(Records excerpted from a collection)
◇ ◇ ◇

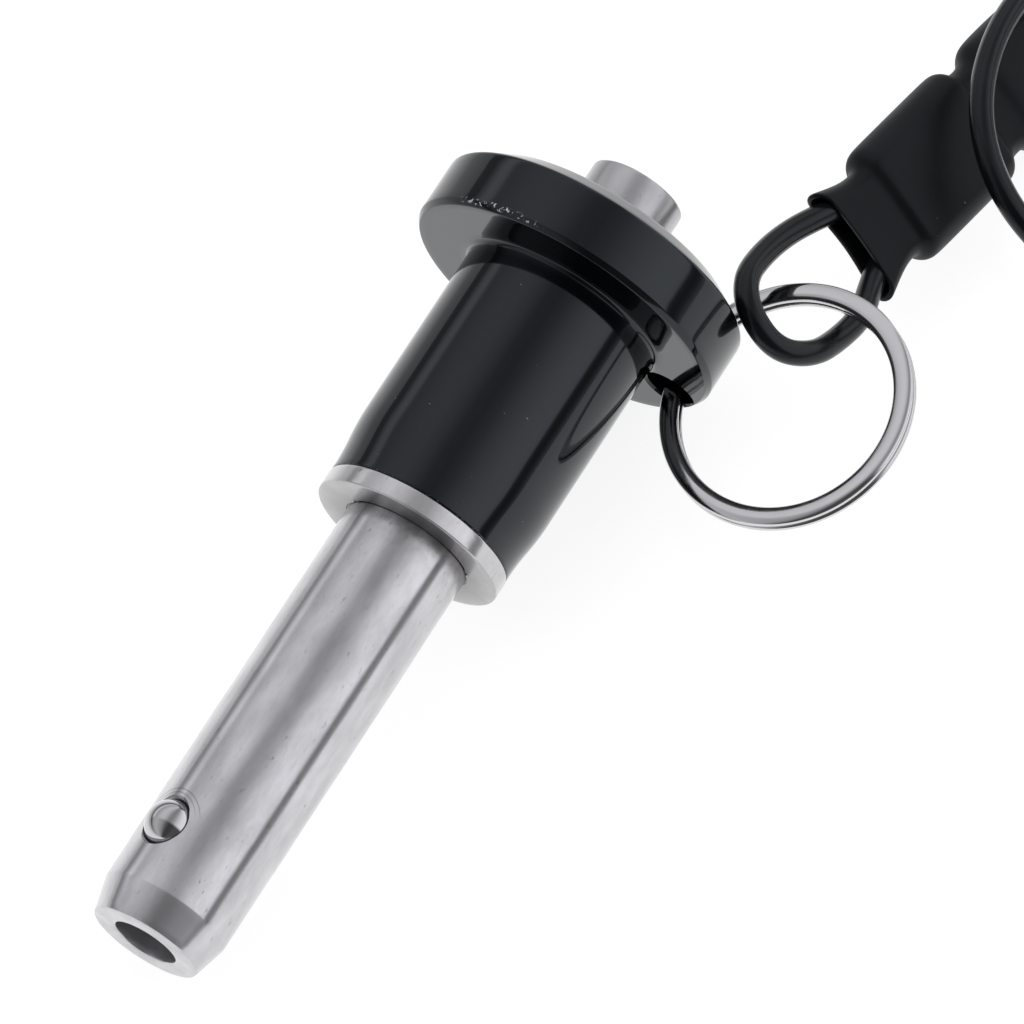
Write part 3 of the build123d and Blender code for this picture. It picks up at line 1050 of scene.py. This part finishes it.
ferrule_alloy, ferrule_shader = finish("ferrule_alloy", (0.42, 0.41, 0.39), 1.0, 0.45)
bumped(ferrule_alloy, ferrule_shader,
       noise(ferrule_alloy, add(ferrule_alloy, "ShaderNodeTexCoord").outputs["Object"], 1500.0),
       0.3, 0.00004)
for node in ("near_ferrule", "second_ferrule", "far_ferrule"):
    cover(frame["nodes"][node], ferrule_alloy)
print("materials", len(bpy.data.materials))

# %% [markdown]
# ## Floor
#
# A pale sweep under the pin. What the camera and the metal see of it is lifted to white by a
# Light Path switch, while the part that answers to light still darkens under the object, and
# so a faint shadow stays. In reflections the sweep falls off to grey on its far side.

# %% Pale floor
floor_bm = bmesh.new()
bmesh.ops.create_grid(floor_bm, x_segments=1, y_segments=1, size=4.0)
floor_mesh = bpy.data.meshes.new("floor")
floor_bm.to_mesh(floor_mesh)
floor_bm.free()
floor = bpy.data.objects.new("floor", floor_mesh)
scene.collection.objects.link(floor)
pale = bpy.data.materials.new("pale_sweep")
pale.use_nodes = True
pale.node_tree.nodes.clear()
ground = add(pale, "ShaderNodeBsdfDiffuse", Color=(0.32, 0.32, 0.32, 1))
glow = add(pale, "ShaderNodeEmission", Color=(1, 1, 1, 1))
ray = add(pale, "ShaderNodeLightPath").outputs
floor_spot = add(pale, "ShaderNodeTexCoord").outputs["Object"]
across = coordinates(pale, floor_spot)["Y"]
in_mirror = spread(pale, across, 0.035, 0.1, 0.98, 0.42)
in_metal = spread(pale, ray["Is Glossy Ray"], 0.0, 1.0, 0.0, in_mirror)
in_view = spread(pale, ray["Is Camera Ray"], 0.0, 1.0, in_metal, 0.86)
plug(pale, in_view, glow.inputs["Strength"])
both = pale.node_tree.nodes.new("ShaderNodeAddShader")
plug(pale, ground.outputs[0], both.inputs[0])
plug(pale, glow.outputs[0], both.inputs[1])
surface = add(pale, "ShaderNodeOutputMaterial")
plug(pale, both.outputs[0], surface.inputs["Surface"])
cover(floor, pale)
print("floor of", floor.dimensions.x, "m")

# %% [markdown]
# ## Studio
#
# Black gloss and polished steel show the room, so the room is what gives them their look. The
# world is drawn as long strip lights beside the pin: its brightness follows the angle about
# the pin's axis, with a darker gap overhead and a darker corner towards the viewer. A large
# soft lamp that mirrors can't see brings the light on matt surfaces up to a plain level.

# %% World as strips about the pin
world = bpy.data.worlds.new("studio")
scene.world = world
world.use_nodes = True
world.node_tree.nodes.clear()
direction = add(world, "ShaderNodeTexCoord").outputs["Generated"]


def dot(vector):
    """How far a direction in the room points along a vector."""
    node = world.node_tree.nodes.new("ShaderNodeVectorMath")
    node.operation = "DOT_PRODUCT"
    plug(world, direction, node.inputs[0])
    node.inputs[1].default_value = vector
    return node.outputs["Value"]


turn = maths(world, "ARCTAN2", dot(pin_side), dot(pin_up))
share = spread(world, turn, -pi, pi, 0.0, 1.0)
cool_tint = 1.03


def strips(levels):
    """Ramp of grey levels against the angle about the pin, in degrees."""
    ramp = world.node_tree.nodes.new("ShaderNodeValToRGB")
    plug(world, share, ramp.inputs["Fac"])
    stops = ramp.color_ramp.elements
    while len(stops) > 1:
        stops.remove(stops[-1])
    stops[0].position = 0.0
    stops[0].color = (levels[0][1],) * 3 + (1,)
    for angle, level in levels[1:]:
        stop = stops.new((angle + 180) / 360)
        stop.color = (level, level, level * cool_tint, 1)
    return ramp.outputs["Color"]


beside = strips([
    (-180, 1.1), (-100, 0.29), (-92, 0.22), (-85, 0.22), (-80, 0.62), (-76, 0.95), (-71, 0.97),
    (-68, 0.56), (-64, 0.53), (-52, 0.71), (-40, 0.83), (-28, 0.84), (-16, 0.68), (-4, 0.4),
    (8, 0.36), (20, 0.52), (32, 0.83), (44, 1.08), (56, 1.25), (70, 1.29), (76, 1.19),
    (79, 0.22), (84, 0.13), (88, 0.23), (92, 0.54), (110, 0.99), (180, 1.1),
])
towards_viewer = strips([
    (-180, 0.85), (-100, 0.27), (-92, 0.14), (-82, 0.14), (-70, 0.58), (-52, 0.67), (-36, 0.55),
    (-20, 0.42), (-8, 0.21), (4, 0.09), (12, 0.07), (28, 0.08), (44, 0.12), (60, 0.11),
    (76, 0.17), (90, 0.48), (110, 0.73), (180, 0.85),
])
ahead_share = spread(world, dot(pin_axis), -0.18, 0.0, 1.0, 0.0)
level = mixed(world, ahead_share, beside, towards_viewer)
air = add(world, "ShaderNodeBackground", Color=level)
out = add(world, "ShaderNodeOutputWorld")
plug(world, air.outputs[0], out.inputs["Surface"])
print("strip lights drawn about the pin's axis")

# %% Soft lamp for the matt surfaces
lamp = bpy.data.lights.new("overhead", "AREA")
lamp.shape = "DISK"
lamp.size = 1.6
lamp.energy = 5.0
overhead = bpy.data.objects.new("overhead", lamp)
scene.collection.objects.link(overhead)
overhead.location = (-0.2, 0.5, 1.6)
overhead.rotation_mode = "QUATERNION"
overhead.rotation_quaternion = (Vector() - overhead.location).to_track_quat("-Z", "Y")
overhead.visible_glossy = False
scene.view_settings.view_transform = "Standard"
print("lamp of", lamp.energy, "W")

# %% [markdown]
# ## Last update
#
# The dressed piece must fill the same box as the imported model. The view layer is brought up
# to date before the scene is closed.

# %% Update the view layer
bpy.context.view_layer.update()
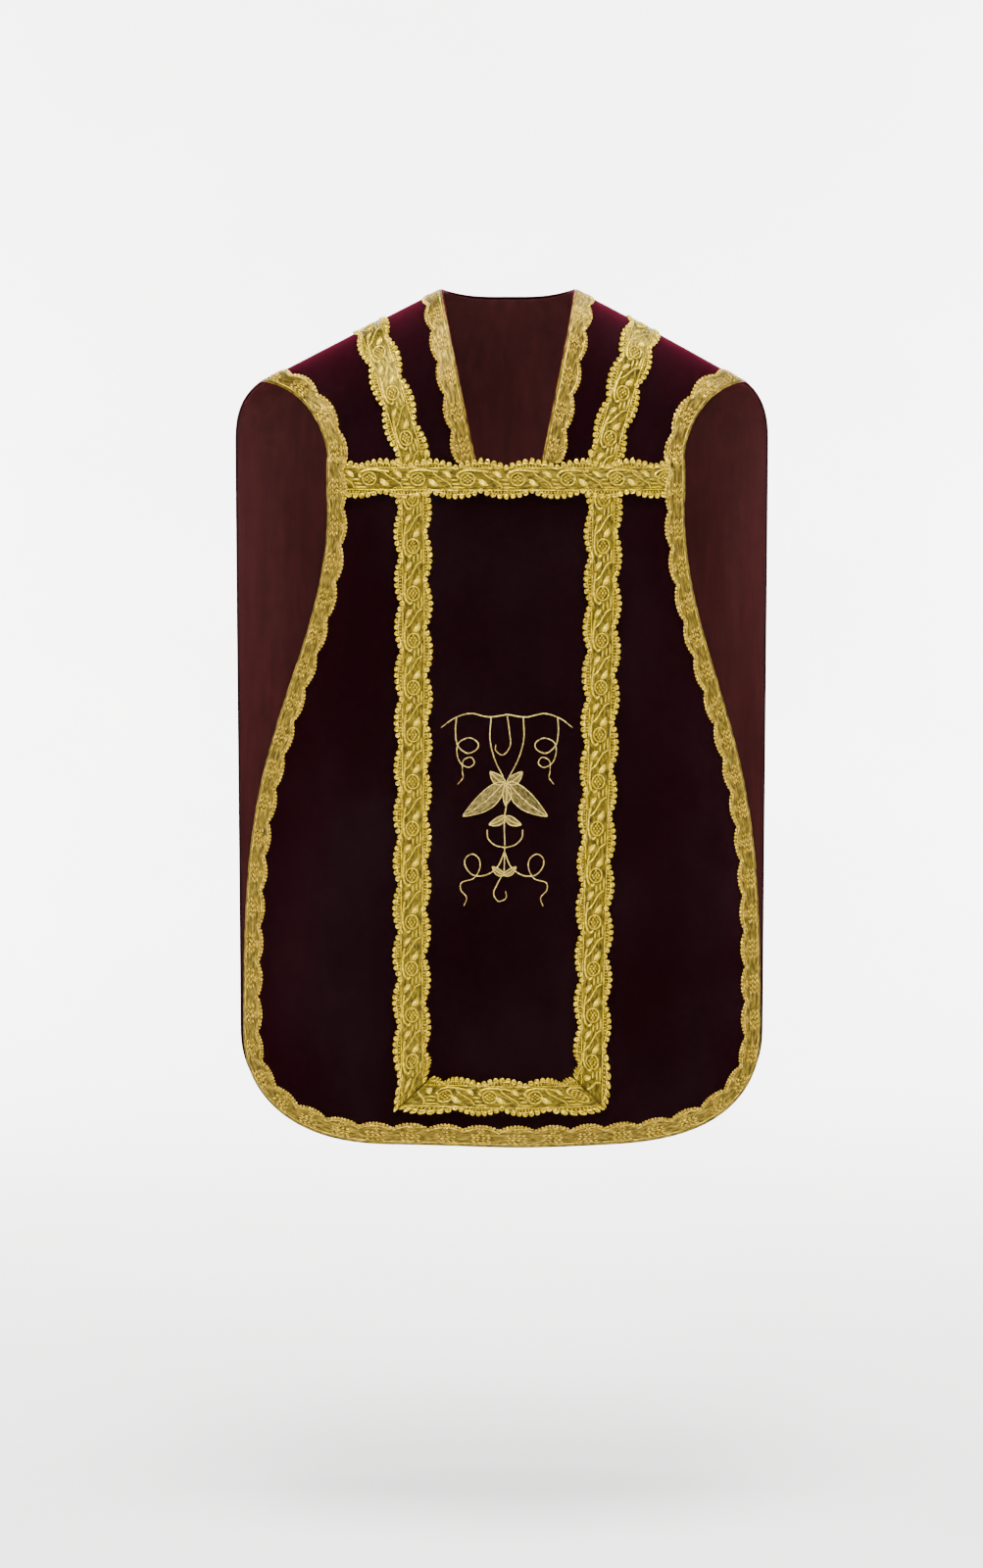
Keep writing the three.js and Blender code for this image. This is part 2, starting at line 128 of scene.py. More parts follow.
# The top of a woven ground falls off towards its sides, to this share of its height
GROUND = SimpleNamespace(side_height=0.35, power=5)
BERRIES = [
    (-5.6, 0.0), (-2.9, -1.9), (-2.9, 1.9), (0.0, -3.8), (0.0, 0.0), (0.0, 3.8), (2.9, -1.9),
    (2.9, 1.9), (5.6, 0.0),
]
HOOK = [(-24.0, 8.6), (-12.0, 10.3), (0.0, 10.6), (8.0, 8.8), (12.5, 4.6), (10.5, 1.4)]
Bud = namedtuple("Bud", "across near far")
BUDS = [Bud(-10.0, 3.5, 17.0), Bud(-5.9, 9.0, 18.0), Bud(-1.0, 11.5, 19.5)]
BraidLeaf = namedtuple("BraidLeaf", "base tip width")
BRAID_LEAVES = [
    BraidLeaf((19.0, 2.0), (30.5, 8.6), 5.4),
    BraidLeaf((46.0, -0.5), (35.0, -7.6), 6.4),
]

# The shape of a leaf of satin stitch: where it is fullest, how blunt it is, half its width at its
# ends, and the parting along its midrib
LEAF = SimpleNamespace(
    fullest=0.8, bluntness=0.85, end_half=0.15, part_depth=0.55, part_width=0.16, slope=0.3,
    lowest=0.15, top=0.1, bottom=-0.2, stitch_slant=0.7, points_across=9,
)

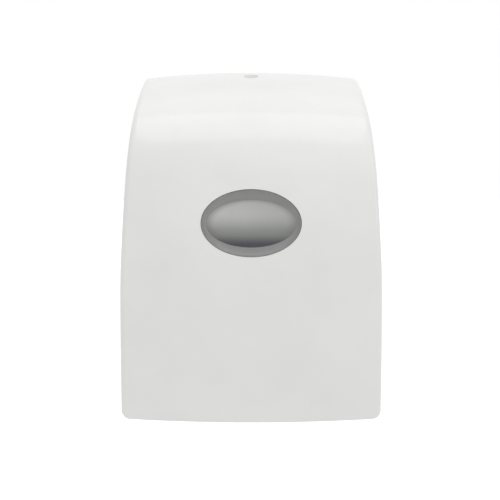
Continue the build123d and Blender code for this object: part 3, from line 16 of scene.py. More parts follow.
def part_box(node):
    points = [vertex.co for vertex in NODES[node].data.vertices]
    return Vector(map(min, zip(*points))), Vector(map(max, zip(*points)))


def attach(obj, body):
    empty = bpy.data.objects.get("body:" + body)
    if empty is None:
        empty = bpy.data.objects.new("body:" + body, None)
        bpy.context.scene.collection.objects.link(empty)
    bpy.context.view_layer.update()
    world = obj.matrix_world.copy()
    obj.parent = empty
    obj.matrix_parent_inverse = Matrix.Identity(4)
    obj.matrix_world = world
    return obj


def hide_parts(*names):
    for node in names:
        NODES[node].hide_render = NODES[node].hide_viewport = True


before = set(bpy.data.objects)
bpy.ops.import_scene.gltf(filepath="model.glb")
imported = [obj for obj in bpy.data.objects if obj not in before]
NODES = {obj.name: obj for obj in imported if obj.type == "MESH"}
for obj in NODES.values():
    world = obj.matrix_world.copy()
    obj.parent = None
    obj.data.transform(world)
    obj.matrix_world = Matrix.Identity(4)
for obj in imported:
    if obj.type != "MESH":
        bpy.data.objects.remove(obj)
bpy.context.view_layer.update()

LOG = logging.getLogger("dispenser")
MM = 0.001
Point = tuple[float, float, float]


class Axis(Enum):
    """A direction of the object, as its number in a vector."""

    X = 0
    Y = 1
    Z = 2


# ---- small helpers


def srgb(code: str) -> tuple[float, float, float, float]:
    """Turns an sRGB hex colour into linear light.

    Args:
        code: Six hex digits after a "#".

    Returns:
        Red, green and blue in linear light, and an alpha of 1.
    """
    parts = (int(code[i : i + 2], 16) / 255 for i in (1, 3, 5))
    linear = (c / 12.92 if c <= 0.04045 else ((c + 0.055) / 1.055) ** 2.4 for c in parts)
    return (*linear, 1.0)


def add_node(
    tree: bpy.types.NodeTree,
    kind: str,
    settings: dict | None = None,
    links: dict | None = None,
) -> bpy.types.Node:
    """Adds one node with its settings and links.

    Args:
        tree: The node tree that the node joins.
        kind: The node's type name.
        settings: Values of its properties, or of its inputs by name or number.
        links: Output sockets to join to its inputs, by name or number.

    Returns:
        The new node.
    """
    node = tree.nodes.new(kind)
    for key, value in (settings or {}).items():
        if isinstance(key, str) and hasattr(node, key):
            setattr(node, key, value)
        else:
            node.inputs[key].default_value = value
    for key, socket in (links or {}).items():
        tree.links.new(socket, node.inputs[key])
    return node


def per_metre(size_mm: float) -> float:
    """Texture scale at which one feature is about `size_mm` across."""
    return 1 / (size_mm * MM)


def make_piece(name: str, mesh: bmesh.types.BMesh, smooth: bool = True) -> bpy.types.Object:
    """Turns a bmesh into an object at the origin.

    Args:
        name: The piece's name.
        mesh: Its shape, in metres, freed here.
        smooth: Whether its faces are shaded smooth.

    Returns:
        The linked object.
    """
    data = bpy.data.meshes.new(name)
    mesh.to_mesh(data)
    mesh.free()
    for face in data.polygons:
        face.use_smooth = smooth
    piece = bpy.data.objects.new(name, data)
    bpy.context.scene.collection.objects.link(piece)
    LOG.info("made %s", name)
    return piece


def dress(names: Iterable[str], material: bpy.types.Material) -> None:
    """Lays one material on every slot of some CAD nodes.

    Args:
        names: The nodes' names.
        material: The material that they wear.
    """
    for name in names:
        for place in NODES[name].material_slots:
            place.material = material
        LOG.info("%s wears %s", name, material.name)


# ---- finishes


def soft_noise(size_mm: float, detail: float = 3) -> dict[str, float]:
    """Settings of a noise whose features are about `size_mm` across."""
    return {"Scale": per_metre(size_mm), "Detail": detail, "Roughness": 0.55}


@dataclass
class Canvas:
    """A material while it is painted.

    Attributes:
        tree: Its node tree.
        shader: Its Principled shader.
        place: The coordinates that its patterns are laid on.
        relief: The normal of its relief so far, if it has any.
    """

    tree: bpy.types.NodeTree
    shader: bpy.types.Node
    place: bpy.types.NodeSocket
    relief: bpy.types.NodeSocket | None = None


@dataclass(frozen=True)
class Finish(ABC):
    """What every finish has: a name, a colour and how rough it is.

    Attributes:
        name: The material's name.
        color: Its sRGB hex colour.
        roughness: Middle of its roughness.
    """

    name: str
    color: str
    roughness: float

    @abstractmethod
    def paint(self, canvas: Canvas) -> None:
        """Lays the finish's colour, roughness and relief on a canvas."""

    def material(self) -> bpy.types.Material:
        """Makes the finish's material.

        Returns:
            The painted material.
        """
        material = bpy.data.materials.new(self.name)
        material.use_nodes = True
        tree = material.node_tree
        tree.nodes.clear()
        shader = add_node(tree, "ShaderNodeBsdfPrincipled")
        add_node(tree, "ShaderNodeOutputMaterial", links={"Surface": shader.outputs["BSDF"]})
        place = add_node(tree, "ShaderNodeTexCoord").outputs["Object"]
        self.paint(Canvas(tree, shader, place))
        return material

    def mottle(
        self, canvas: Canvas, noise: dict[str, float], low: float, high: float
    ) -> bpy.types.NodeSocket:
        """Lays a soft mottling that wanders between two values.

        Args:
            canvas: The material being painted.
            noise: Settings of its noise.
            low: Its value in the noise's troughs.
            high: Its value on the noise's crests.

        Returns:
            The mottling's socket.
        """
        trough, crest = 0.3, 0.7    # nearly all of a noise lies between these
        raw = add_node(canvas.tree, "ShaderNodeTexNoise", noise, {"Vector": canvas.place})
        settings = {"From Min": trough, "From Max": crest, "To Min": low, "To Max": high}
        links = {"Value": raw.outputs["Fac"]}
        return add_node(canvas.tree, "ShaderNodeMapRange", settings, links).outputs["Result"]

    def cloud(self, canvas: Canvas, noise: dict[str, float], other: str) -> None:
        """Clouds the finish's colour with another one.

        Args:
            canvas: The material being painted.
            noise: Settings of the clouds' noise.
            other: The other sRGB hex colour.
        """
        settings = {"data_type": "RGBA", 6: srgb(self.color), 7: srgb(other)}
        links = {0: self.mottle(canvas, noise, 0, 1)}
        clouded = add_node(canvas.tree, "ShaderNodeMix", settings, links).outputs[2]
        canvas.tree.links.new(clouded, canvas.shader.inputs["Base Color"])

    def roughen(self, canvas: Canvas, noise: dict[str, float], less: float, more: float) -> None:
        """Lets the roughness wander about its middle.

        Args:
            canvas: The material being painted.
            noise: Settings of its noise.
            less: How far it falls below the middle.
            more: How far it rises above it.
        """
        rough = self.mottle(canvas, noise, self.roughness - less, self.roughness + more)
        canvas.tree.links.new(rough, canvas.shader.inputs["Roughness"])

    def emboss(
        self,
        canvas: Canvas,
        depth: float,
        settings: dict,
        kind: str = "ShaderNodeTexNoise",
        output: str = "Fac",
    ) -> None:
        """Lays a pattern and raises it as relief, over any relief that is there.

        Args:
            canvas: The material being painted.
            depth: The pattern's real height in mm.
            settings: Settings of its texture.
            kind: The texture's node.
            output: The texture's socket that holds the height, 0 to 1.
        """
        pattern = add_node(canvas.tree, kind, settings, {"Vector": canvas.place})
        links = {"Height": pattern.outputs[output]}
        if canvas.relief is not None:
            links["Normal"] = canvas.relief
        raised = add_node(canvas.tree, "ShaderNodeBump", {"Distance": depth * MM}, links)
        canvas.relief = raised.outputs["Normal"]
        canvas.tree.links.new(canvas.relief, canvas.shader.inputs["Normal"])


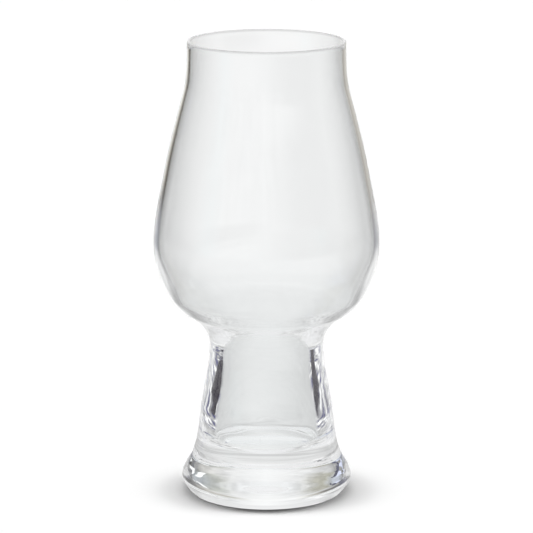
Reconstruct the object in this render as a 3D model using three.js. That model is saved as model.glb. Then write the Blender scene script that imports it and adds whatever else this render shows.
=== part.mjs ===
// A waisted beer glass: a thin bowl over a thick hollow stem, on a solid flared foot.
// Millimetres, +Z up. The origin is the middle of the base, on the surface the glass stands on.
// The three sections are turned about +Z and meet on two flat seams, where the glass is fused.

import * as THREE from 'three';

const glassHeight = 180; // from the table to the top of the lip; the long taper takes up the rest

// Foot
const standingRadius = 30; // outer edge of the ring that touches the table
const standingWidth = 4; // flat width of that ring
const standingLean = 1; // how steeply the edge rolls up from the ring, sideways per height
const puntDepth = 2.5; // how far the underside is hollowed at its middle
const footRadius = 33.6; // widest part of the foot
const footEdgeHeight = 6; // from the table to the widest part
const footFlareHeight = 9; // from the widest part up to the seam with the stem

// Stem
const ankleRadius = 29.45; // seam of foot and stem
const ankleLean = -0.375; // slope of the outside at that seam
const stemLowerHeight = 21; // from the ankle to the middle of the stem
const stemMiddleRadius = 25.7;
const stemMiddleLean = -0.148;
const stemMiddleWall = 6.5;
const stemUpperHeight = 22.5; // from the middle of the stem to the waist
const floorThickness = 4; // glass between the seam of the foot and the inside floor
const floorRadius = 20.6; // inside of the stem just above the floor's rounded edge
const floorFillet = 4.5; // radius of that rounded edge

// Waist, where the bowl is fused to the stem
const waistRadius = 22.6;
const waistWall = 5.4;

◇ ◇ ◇

▸ **TASK INSTRUCTIONS**
Only the lines from the opening of the material through the line with "# so a faint" should be echoed, exactly as written.

▸ **REPLY**
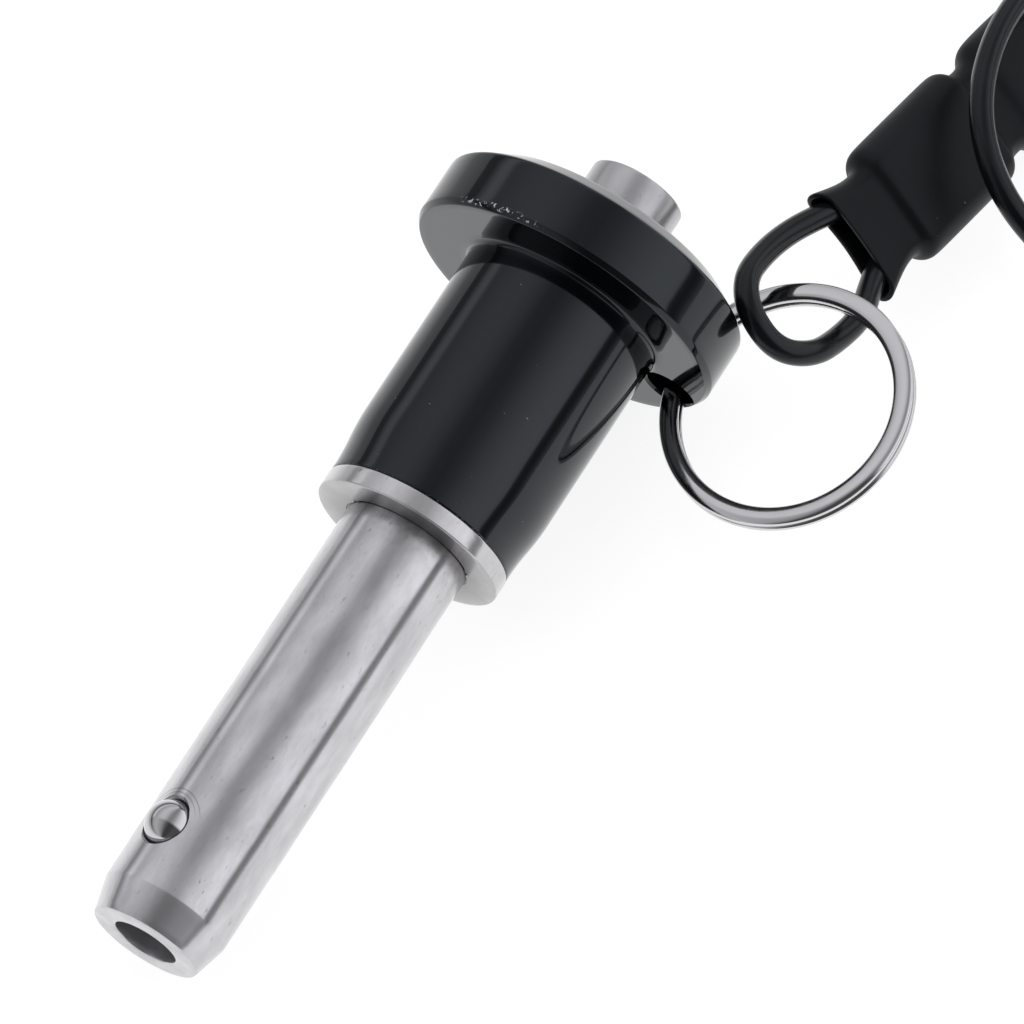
Write part 3 of the build123d and Blender code for this picture. It picks up at line 1050 of scene.py. This part finishes it.
ferrule_alloy, ferrule_shader = finish("ferrule_alloy", (0.42, 0.41, 0.39), 1.0, 0.45)
bumped(ferrule_alloy, ferrule_shader,
       noise(ferrule_alloy, add(ferrule_alloy, "ShaderNodeTexCoord").outputs["Object"], 1500.0),
       0.3, 0.00004)
for node in ("near_ferrule", "second_ferrule", "far_ferrule"):
    cover(frame["nodes"][node], ferrule_alloy)
print("materials", len(bpy.data.materials))

# %% [markdown]
# ## Floor
#
# A pale sweep under the pin. What the camera and the metal see of it is lifted to white by a
# Light Path switch, while the part that answers to light still darkens under the object, and
# so a faint shadow stays. In reflections the sweep falls off to grey on its far side.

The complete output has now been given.